Three Lessons from The Effective Executive by Peter Drucker
As any review will tell you, this thin book is one dense lesson. Peter Drucker’s The Effective Executive is already so widely praised that I will simply add that it lives up to the hype. While the ideas contained in the book are all timeless, I wanted to take the time to cover three that really struck me:
Focus on What You, and Only You, Can Contribute
The effective executive focuses on contribution. He looks up from his work and outward toward goals. He asks: “What can I contribute that will significantly affect the performance and the results of the institution I serve?” His stress is on responsibility.
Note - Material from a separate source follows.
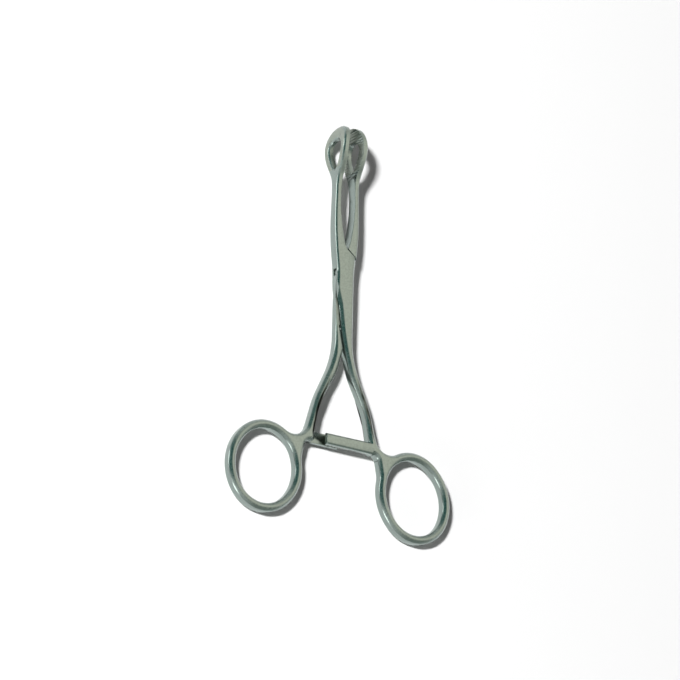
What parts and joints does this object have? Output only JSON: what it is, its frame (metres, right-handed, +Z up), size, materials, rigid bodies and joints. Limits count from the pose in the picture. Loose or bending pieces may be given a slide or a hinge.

Focus on the bigger picture. Don’t just work on your projects, look for ways that they can help improve the entire organization.
First Things First
If there is any one “secret” of effectiveness, it is concentration. Effective executives do first things first and they do one thing at a time.
We rightly consider keeping many balls in the air a circus stunt. Yet even the juggler does it only for ten minutes or so. If he were to try doing it longer, he would soon drop all the balls.
We’re starting to figure out that “multi-tasking” is impossible. All we really do is to spread ourselves too thinly across a few tasks. Drucker knew it back in 1966.
Great Ideas Are Nice, but Execution is What Matters
Unless a decision has “degenerated into work” it is not a decision; it is at best a good intention. This means that, while the effective decision itself is based on the highest level of conceptual understanding, the action to carry it out should be as close as possible to the working level and as simple as possible.
Jack Welch, the legendary GE CEO actually worked a lot with Drucker and he summed this up: “In real life, strategy is actually very straightforward. You pick a general direction and implement like hell.”
Conclusion
Hands down a must-read for anyone who wants to do a better at their job and everything else they want to do.